Turkey’s Disaster and Emergency Management Presidency said the earthquake was centered in the Aegean Sea at a depth of 16.5 kilometers and recorded at a magnitude of 6.6.
The Euro-Mediterranean Seismological Center said the quake had a preliminary magnitude of 6.9, with an epicenter 13 kilometers northeast of the Greek island of Samos. The US Geological Survey put the magnitude at 7.0. It is common for preliminary magnitudes to differ in the first hours and days after an earthquake.
Environment and Town Planning Minister Murat Kurum said people were trapped under the wreckage and rescue efforts were underway.

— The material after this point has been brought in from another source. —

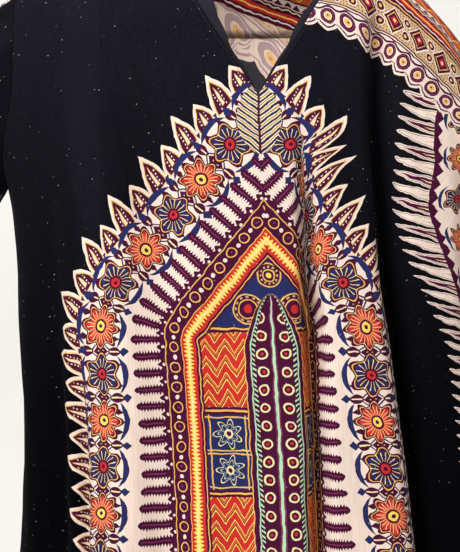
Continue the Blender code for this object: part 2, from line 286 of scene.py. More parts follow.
def creases(points, seed):
    """Soft uneven creases that run mostly downwards, from -1 to 1, one value a point."""
    values = np.empty(len(points))
    for k, (x, y, z) in enumerate(points):
        across, down = (x + CREASE_LEAN * z) / CREASE_WIDTH, z / CREASE_LENGTH
        broad = noise.noise(Vector((across, y / CREASE_WIDTH + seed, down)))
        fine = noise.noise(Vector((across * FINE_ACROSS, down * FINE_DOWN, seed + FINE_SEED)))
        values[k] = (1 - FINE_SHARE) * broad + FINE_SHARE * fine
    return values


DENSE_STEPS = 700


def lengths_along(points):
    """How far each point is along its line, for lines that run down the first axis."""
    steps = np.linalg.norm(np.diff(points, axis=0), axis=-1)
    return np.concatenate([np.zeros_like(steps[:1]), np.cumsum(steps, axis=0)])


def row_curve(panel, side, zone, place):
    """One row as a fine line: its points, and how far they are from the centre along cloth and print."""
    sign = SIDE_SIGN[side]
    face = -1 if panel == "front" else 1
    inner, stop = row_limits(panel, side, zone, place)
    start = oval_angle(side, zone, place, inner)
    theta = np.linspace(0.0, stop, DENSE_STEPS)
    x = np.sin(theta) * SECTIONS[0][1]
    for _ in range(HEIGHT_PASSES):
        z = row_height(side, zone, place, x)
        x = section(z, "half_width") * np.sin(theta)
    cap = math.sin(math.radians(place)) if zone == "cap" else 1.0
    depth = section(z, panel)
    y = depth * np.cos(theta) ** OVAL_POWER * cap
    s = lengths_along(np.stack([x, y], axis=1))
    push = fold_depth(panel, sign * s, z) * cap**2
    push *= 1 - ease((np.degrees(theta) - SEAM_FADE_START) / (90.0 - SEAM_FADE_START))
    normal = np.stack([np.sin(theta) / section(z, "half_width"), np.cos(theta) / depth], axis=1)
    normal /= np.linalg.norm(normal, axis=1)[:, None]
    x = x - push * normal[:, 0]
    y = np.maximum(y - push * normal[:, 1], SEAM_GAP / 2)
    points = np.stack([sign * x + section(z, "sway"), face * y, z], axis=1)
    across = lengths_along(points)
    printed = across + hidden_cloth(panel, sign * s, z)
    keep = theta >= start
    return points[keep], across[keep], printed[keep]


def panel_grid(panel, side):
    """Half a panel: its points, and how far they are across the cloth, across the print and down."""
    count = COLUMNS[f"{panel}_{side}"]
    points, across, printed = [], [], []
    for zone, place in rows_of(panel):
        line, out, inked = row_curve(panel, side, zone, place)
        even = np.linspace(out[0], out[-1], count)
        points.append(np.stack([np.interp(even, out, line[:, k]) for k in range(3)], axis=1))
        across.append(even)
        printed.append(np.interp(even, out, inked))
    points = np.array(points)
    return points, np.array(across), np.array(printed), lengths_along(points)


# %% [markdown]
# ## From grids to walls of cloth
#
# A wall of cloth needs an outer side, an inner side and rims, or light would pass through it in other
# programs. The print is laid on by two UV maps that are in metres: one counts from the centre line and down
# from the V's tip, and one from the centre line and down from the shoulder seam along the cloth. A pattern
# drawn on them bends into the folds as ink does.

# %% Walls with their UV maps
CLOTH = 0.0008


def face_normals(points, quads):
    """The normal of each face, as long as twice its area."""
    corners = points[quads]
    return np.cross(corners[:, 2] - corners[:, 0], corners[:, 3] - corners[:, 1])


def point_normals(points, quads):
    """The average normal of the faces round each point."""
    normals = np.zeros_like(points)
    for k in range(4):
        np.add.at(normals, quads[:, k], face_normals(points, quads))
    return normals / np.maximum(np.linalg.norm(normals, axis=1), 1e-12)[:, None]


def rim_edges(quads):
    """The edges that only one face uses, in that face's direction."""
    edges = np.concatenate([quads[:, [k, (k + 1) % 4]] for k in range(4)])
    known = set(map(tuple, edges.tolist()))
    return np.array([edge for edge in known if (edge[1], edge[0]) not in known])


def add_object(name, data):
    """A new object in the scene."""
    thing = bpy.data.objects.new(name, data)
    bpy.context.scene.collection.objects.link(thing)
    return thing


def wall(name, made, outer=0.0, inner=CLOTH):
    """A closed wall of cloth. Material 0 is on its outer side and rims, and material 1 on its inside."""
    points, normals, quads = made["points"], made["normals"], made["quads"]
    count = len(points)
    inner = np.broadcast_to(inner, (count,))
    vertices = np.concatenate([points - normals * outer, points - normals * inner[:, None]])
    rims = rim_edges(quads)
    sides = np.stack([rims[:, 1], rims[:, 0], rims[:, 0] + count, rims[:, 1] + count], axis=1)
    faces = np.concatenate([quads, quads[:, ::-1] + count, sides])
    mesh = bpy.data.meshes.new(name)
    mesh.from_pydata(vertices.tolist(), [], faces.tolist())
    kinds = np.zeros(len(faces), dtype=np.int32)
    kinds[len(quads) : 2 * len(quads)] = 1
    mesh.polygons.foreach_set("material_index", kinds)
    corner_points = faces.ravel() % count
    for map_name, values in made["maps"].items():
        layer = mesh.uv_layers.new(name=map_name)
        layer.uv.foreach_set("vector", values[corner_points].astype(np.float32).ravel())
    mesh.polygons.foreach_set("use_smooth", np.arange(len(faces)) < 2 * len(quads))
    mesh.validate()
    return add_object(name, mesh)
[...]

Greek seismologist Akis Tselentis told Greek public broadcaster ERT that the quake was considered the main quake, but that due to the shallow depth of its epicenter – around 10 kilometers – potentially powerful aftershocks could be expected during several weeks, even a month, come.
He said residents of affected areas should be careful not to enter buildings that may have been damaged in the initial quake, as they could collapse during a strong aftershock.
The earthquake was felt in the eastern Greek Islands and as far as the Greek capital, Athens, and in Bulgaria. In Turkey, it was also felt in the Aegean and Marmara regions, including Istanbul. The governor of Istanbul said no damage had been reported in the city, Turkey’s largest.
On the Greek island of Samos, damage was reported to buildings and the road network, while a tsunami warning was issued, with residents being told to stay away from the coast. Water rose above the quay in the main port of Samos and flooded the street.
Residents were also urged to stay away from buildings as aftershocks continued to rock the area.
Greek Minister for Civil Protection and Crisis Management Nikos Hardalias was on his way to Samos, as were a search and rescue team, paramedics and engineers.